Nell’Unione europea gli “spread” non dovrebbero esistere e, certamente, non dovrebbero essere frutto di debiti pregressi e tantomeno di debiti provocati da recessioni globali. L’esplosione del debito pubblico italiano degli ultimi dieci anni è tutta e completamente spiegabile alla luce della recessione post-Lehman e delle politiche di austerity. Soprattutto le seconde hanno divaricato la performance con la Francia che faceva deficit all’8% e non faceva le riforme come mai accaduto. Quello che è successo è evidente a chiunque non abbia sugli occhiali la coltre dell’ideologia.

Oggi l’Italia prova a ottenere dall’Europa un patto più equilibrato di quello folle contrattato dai governi degli ultimi dieci anni; chiede condizioni minime sufficienti per poter sperare di uscire dalla recessione e cioè un po’ di leva fiscale di spesa pubblica e sicuramente spread “normali” in modo da poter giocare nell’area euro con le stesse possibilità di tutti gli altri, o, almeno, con meno handicap di quelli degli ultimi dieci anni. Adesso bisogna vedere cosa risponderà l’Unione e poi tra qualche trimestre come l’Italia si sarà giocata, sempre ammesso che l’ottenga, questa possibilità.

Lo spread è talmente politico che lo 0,2% in meno rispetto a novembre ha fatto scendere dai massimi il rendimento del decennale di quasi 100 punti. Il futuro economico dell’Italia non può migliorare senza un accordo migliore in Europa. Questa non è una condizione sufficiente ma sicuramente è necessaria. I “mercati” capiscono immediatamente se le istituzioni europee decidono o meno di “coprire” questo accordo e l’Italia. E se lo fanno lo spread scende. Se l’Europa non ci dà un “deal” migliore e diverso le alternative sono solo due: grecizzazione dell’Italia o rottura dell’euro oppure entrambi.

Vediamo quale accordo strappa questo Governo, per quanto e per fare cosa. Nel frattempo fino a che le due parti parlano e nessuna delle due chiude lo “spread” scende perché nessuno si vorrà mai trovare nel 2019 contro una banca centrale della dimensione della Bce.

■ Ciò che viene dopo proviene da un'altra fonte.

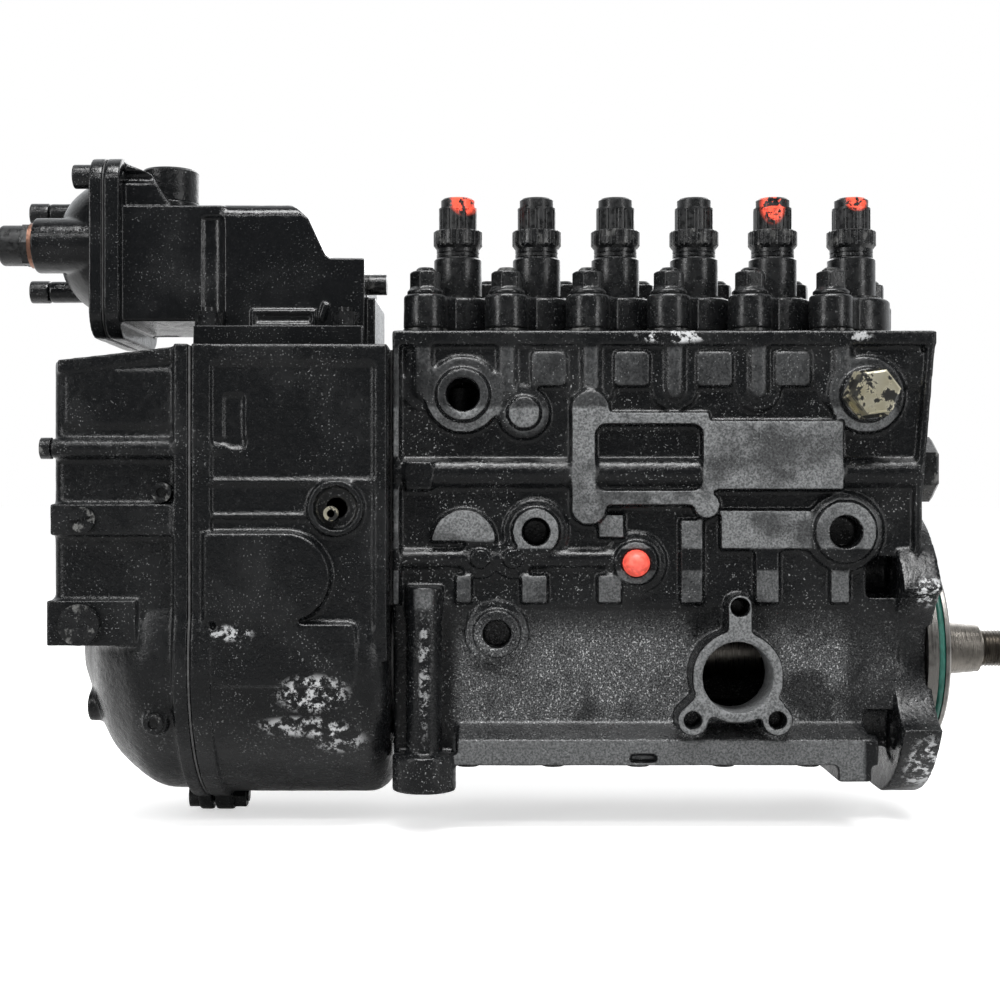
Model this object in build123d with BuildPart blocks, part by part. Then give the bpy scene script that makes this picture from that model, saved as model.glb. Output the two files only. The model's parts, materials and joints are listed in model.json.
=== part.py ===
from build123d import *
import os
from math import cos, sin, radians, asin, degrees

# Six-element in-line diesel injection pump with a mechanical governor and a boost compensator.
# Frame: origin where the camshaft axis meets the mounting face, +X towards the drive end, +Z up,
# and -Y towards the side that carries the feed-pump pad (the front).

# ---------------------------------------------------------------- driving dimensions (mm)
element_count = 6
element_pitch = 35.0
drive_end_to_last_element = 25.6

running_fit = 0.05          # radial clearance of a turning or sliding fit
free_gap = 0.4              # clearance between curved faces that only pass each other
seat_gap = 0.05             # radial clearance of a seated, fixed fit

# pump housing casting
housing_length = 226.9
housing_top = 136.7
upper_half_width = 42.0
rim_stand = 4.0
rim_height = 6.2
rim_width = 3.4
ledge_z = 22.0
lower_half_width = 37.5
lower_wall_bottom = -27.6
foot_half_width = 50.0
foot_top = -33.5
foot_bottom = -44.1
casting_wall = 7.0
end_wall = 14.0

# mounting flange and pilot
flange_thickness = 16.0
flange_radius = 61.0
scallop_radius = 31.0
scallop_depth = 36.0
mount_hole_radius = 5.5
mount_hole_circle = 95.0
mount_spotface_radius = 11.5
mount_pocket = 12.5
pilot_seat_depth = 2.0
pilot_seat_radius = 40.6
pilot_radius = 40.0
pilot_height = 7.8
o_ring_thickness = 3.0

# camshaft and bearings
shaft_radius = 12.5
cam_base_radius = 14.0
cam_lift = 10.0
cam_width = 15.0
bearing_outer_radius = 26.0
spigot_radius = bearing_outer_radius + 2.0
bearing_width = 15.0
taper_small_radius = 10.4
taper_large_radius = 12.2
taper_end_x = 30.0
thread_radius = 8.0
thread_pitch = 1.5
shaft_end_x = 46.5

# pumping element
barrel_flange_thickness = 15.0
shim_thickness = 2.6
flange_disc_radius = 17.0
stud_offset_x = 13.4
stud_offset_y = 21.5
ear_radius = 9.6
stud_radius = 4.0
nut_across_flats = 12.0
nut_height = 7.4
holder_radius = 10.6
holder_neck_radius = 9.5
serration_radius = 10.85
serration_count = 24
cap_lower_radius = 8.45
cap_upper_radius = 7.5
cap_top = 199.6
plunger_radius = 6.0
barrel_radius = 13.0
barrel_neck_radius = 8.6
sleeve_radius = 11.4
arm_length = 27.0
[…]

Se invece nemmeno il 2,1% basta e nemmeno in questa fase del contesto internazionale e per l’Italia c’è solo “austerity” e l’attuale applicazione asimmetrica delle regole, allora c’è davvero da preoccuparsi. Significa che la ripresa non può avvenire dentro l’euro e che o si accetta questo stato di cose, una “colonizzazione” che però tutela le rendite, oppure si deve uscire.